::: EXERCISE MATERIALS

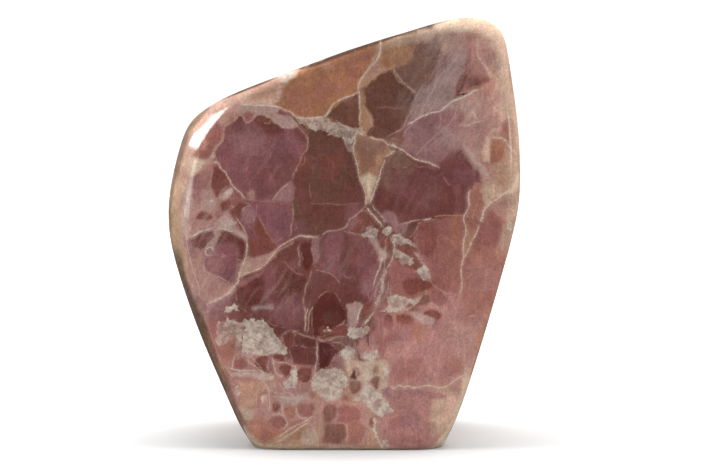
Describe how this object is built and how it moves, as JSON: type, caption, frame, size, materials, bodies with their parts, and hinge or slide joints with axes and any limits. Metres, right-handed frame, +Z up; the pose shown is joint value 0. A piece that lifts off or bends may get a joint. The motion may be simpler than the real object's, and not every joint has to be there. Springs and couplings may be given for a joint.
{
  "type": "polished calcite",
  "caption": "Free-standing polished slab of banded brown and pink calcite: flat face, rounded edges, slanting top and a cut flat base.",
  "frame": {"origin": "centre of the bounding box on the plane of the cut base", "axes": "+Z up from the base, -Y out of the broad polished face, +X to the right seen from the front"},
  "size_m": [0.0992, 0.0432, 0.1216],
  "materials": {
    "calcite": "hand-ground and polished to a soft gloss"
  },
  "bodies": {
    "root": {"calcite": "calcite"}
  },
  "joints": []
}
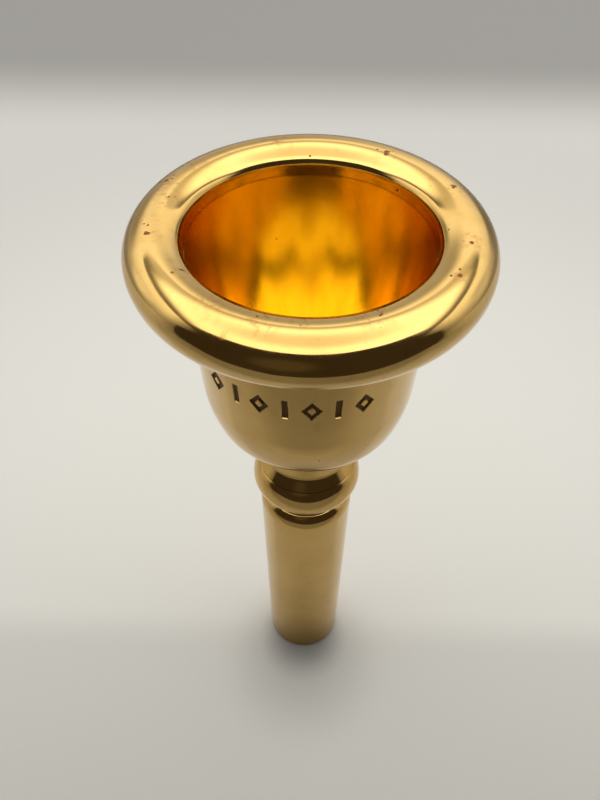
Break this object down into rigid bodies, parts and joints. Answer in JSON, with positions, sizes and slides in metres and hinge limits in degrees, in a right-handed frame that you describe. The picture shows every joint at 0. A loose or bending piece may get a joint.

::::::

YOUR GOAL
Send back each record exactly as it stands.

TASK RESPONSE
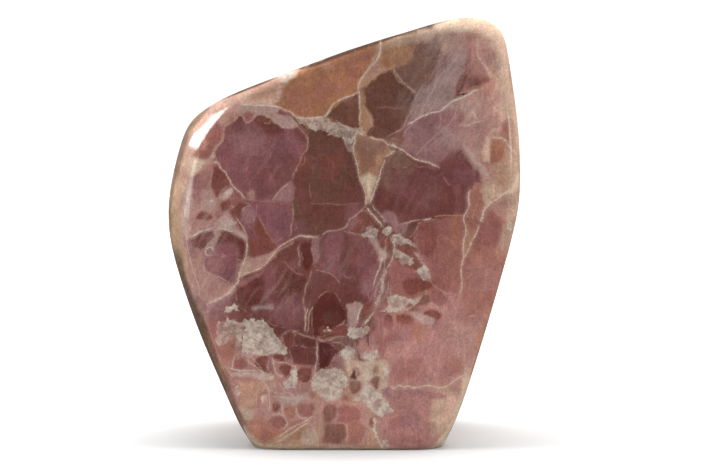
Describe how this object is built and how it moves, as JSON: type, caption, frame, size, materials, bodies with their parts, and hinge or slide joints with axes and any limits. Metres, right-handed frame, +Z up; the pose shown is joint value 0. A piece that lifts off or bends may get a joint. The motion may be simpler than the real object's, and not every joint has to be there. Springs and couplings may be given for a joint.
{
  "type": "polished calcite",
  "caption": "Free-standing polished slab of banded brown and pink calcite: flat face, rounded edges, slanting top and a cut flat base.",
  "frame": {"origin": "centre of the bounding box on the plane of the cut base", "axes": "+Z up from the base, -Y out of the broad polished face, +X to the right seen from the front"},
  "size_m": [0.0992, 0.0432, 0.1216],
  "materials": {
    "calcite": "hand-ground and polished to a soft gloss"
  },
  "bodies": {
    "root": {"calcite": "calcite"}
  },
  "joints": []
}
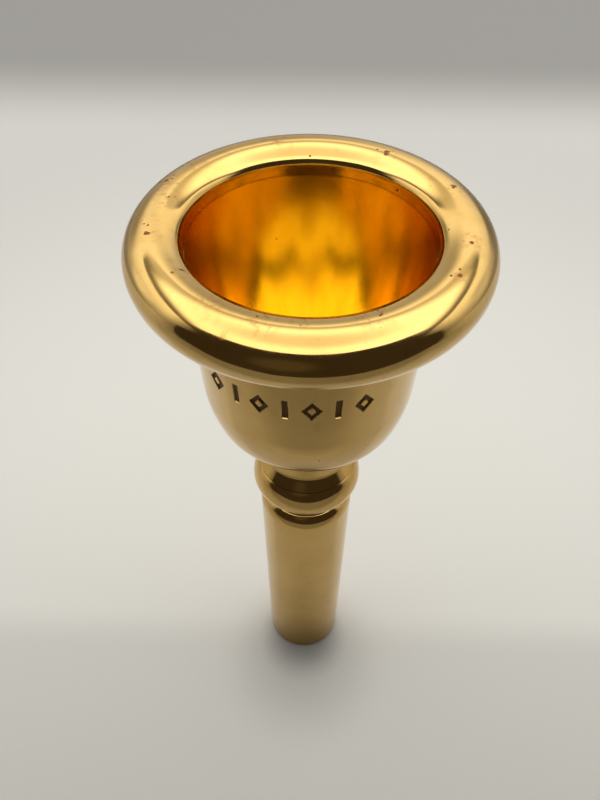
Break this object down into rigid bodies, parts and joints. Answer in JSON, with positions, sizes and slides in metres and hinge limits in degrees, in a right-handed frame that you describe. The picture shows every joint at 0. A loose or bending piece may get a joint.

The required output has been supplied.